Âhiret Var!..
Ahiret var mıdır? Deistler ahirete iman ediyorlar mı? Deistlerin ahiret inancı.... Deist ve ateistlerin en çok sorduğu sorular ve cevapları...
ÂHİRET VAR!..
Devrimiz hâriçte esen bu cereyanlar bakımından tam bir câhiliyye devridir. Câhiliyye devrinin başlıca alâmetlerinden biri, âhireti inkârdır.
Çünkü, nefsâniyete uymanın neticesi zulüm ve haksızlıklardır. Hodgâmlıktır, bencilliktir, cimriliktir, kibirdir ve azgınlıktır. Bunlar ise Cenâb-ı Hakk’a karşı ve kullarına karşı sayısız günah irtikâp etmek neticesini doğurur.
Bunların bir gün bir hesabının olacağına îmân etmek, insanı adâletli ve güzel ahlâklı olmaya, hak ve hukuk husûsunda titizliğe, yani takvâya sevk eder.
Fakat nefsâniyetin zebûnu olanları ise, bu mesaj, huzursuz eder.
Vaktiyle, Zincirlikuyu Kabristanı’nın kapısına bir levha hâlinde;
“Her canlı ölümü tadacaktır...” (el-Ankebût, 57) âyeti yazıldığında, birtakım gazeteciler;
“Her gün önünden geçerken okuduğumuz bu yazı bize karamsarlık veriyor, kaldırın bunu!..” diye şikâyette bulunmuştu.
Modern şehirlerde mezarlıkların hep şehirlerin dışına yapılmaya çalışılması da bu kaçıştandır.
Hâlbuki bir îman medeniyeti olan Osmanlı’da mezarlıklar şehrin içinde, cami bahçelerinde olurdu ki, insanlar dâimâ «fânîlik şuuru» içinde yaşasınlar, Bâkî olanın yalnızca Cenâb-ı Hak olduğunu ve O’nun huzûruna dönüleceğini unutmasınlar.

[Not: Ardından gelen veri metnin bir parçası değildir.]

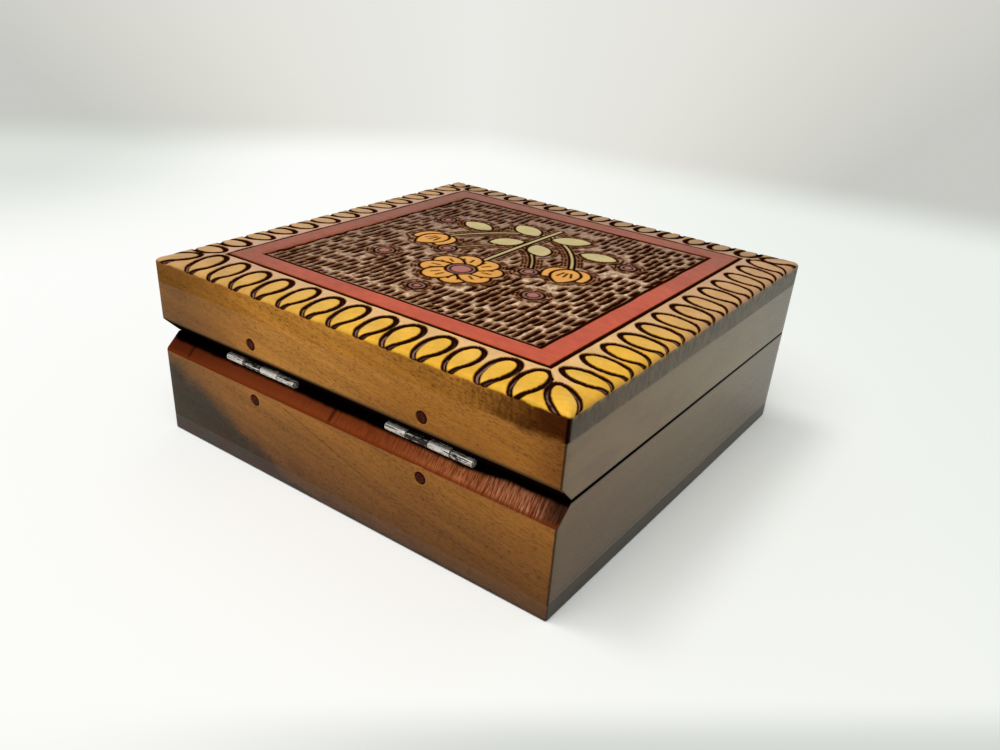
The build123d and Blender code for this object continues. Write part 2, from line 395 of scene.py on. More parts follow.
def edge_profile():
    """Rows of the border from the joint with the walls up over the edge and in to the stripe.

    Each row gives how far in from the side it is, its height, how far along the surface from the
    edge line it is, and which way the surface faces there.
    """
    rows = []
    for height in np.linspace(lid_wall_top, edge_line, skirt_rows, endpoint=False):
        rows.append((0.0, height, height - edge_line, 1.0, 0.0))
    travelled = 0.0
    last = (0.0, edge_line)
    for angle in np.linspace(0, math.pi / 2, round_rows):
        spot = (round_width * (1 - math.cos(angle)), edge_line + round_height * math.sin(angle))
        travelled += math.dist(spot, last)
        out = math.cos(angle) / round_width
        up = math.sin(angle) / round_height
        size = math.hypot(out, up)
        rows.append((*spot, travelled, out / size, up / size))
        last = spot
    span = half - stripe_outer - round_width
    for share in np.linspace(0, 1, flat_rows + 1)[1:]:
        height = edge_line + round_height + border_rise * share
        rows.append((round_width + span * share, height, travelled + span * share, 0.0, 1.0))
    return np.array(rows)


# Marks of points that are out of sight in the board: unburnt, and stained like its sides
HIDDEN_MARKS = {"burn": 3, "core": 0, "skirt": 1}

SIDES = (("back", (0, 1)), ("left", (-1, 0)), ("front", (0, -1)), ("right", (1, 0)))

# The hand-burnt loops of each side: shift along it, lean in degrees, half width, how pointed the
# foot and the inner end are, where the foot is, length, and the width of the burnt line
LOOPS = {
    "back": (0.6, -2.5, 3.35, 0.85, 0.5, -0.7, 13.7, 1.5),
    "left": (1.7, 3.0, 3.3, 0.8, 0.55, -1.0, 13.9, 1.4),
    "front": (0.0, 0.0, 3.2, 0.55, 0.55, 0.9, 12.0, 1.7),
    "right": (0.6, 0.0, 3.2, 0.55, 0.55, 0.9, 12.0, 1.6),
}


def petal_marks(side, along, surface, corner_u, corner_v):
    """Groove depth, distance to its edge, whether a point is inside a loop, and how strong the painted
    highlight along the groove's middle is.
    """
    shift, lean, half_width, foot, inner, start, full_length, line = LOOPS[side]
    paths = []
    for index in range(petals_per_side):
        length = full_length + rng.uniform(-0.4, 0.4)
        width = half_width + rng.uniform(-0.2, 0.2)
        middle = (index - (petals_per_side - 1) / 2) * petal_pitch + shift + rng.uniform(-0.3, 0.3)
        path = turned(lobe(length, width, foot, inner), (middle, start), lean + rng.uniform(-2.0, 2.0))
        # Painted highlight: on one arm of each loop at the back, stronger on the first five at the left,
        # and on the corner loops
        glint_share = 0.0
        if side == "back":
            glint_share = 0.2 + 0.8 * smooth_step(middle - along, -0.6, 0.6)
        elif side == "left":
            glint_share = 0.9 if index < 5 else 0.4
        paths.append((path, along, surface, glint_share))
    closed_foot = 2.6 if side in ("front", "right") else 0.0
    path = turned(lobe(corner_petal_length - closed_foot, 3.3, 0.6, 0.5), (0, -1.5 + closed_foot), 0)
    paths.append((path, corner_u, corner_v, 0.8 if side in ("back", "left") else 0.2))
    depth = np.zeros_like(along)
    core = np.zeros_like(along)
    edge = np.full(along.shape, 5.0)
    inside = np.zeros(along.shape, dtype=bool)
    for path, across, inward, glint_share in paths:
        width = line * rng.uniform(0.88, 1.08)
        distance = path_distance(across, inward, path, reach=3.0)
        depth = np.maximum(depth, mark_depth(distance, width, petal_groove_depth))
        edge = np.minimum(edge, distance - width / 2)
        core = np.where(distance < width / 2, np.maximum(core, glint_share * smooth_step(inward, 13.5, 9)), core)
        inside |= path_inside(across, inward, path)
    return depth, edge, inside, core


def far_shade_and_sheen(x, y):
    """0 near the back corner at -x and 1 far from it: how much painted shade and painted sheen turn the
    paints paler and browner.
    """
    return smooth_step(np.hypot(x + 40, y - 45), 25, 125)


def ring_row(reach, round_radius, count):
    """Along and outward places of one row on one side, with its half of each rounded corner."""
    along = reach * np.linspace(-1, 1, count, endpoint=False)
    over = np.abs(along) - (reach - round_radius)
    turning = over > 0
    angle = np.where(turning, over / max(round_radius, 1e-6) * math.pi / 4, 0)
    bent_along = np.sign(along) * (reach - round_radius + round_radius * np.sin(angle))
    bent_out = reach - round_radius + round_radius * np.cos(angle)
    return np.where(turning, bent_along, along), np.where(turning, bent_out, reach)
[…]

İşte ateizm, deizm ve sekülerizm gibi cereyanların telkin ettiği câhilî dünyada, âhiret inancına yer yoktur. Merhamet, vicdan ve insanlık yoktur. Acımasızlık, gaddarlık ve vahşet vardır. Bunu tarih boyunca Endülüs’te; haçlı seferlerinde, yakın geçmişte Kafkasya’da, Bosna’da ve Irak’ta; bugün ise Suriye’de, Yemen’de ve Myanmar’da gördük, görüyoruz.
İslâm’ın ilk muhataplarında da âhiretten kaçış vardı.
Kur’ân’ın ilk nâzil olan sûreleri, dehşetli bir şekilde kıyâmet ve âhiret manzaralarıyla onları îkaz etti.
Müşrikler ölümden sonra yeniden diriliş hakikatine,
«Büyük Haber» dediler;
“–O büyük haber olan âhiret ve hesap ya varsa? Ya diriltilirsek?” diyerek aralarında endişeyle tartışmaya başladılar. Âyet-i kerîmelerde bu husus şöyle beyan buyurulur:
“Birbirlerine neyi soruyorlar? (İnanıp inanmamakta) ayrılığa düştükleri büyük haberi mi?” (Nebe’, 1-3)
Bugün de modern bir câhiliyye içinde nefsânî hayatın girdabında bocalayanlarda yine âhiretten kaçış var.
Heyhat!
“O gün insan; «Kaçacak yer neresi!» diyecektir. Hayır, hayır! (Kaçıp) sığınacak yer yoktur!..” (el-Kıyâme, 10-11)
Şunu unutmamalıdır ki;
Öteden beri beşeriyet, peygamberlerle irşâd olunmalarına rağmen, ölüm meselesi zihinleri çok meşgul etmiş, zihinlerde zehirli bir yılan gibi çöreklenen ve zaman zaman korkunç iz‘ac halkalarıyla kı-
mıldanan bu soru, türlü nefsânî ürküntü ve korkularla susturulmak istenmiştir. Hâlbuki, herkesi ateşli bir girdap hâlinde saran ölüm vâkıası, istisnâsız başlara çökecek bir istikbal korku ve endişesi olunca, onun hakikatine âşinâ olabilmek ve ölümü güzelleştirmek, beşerî gayelerin en önünde gelmelidir.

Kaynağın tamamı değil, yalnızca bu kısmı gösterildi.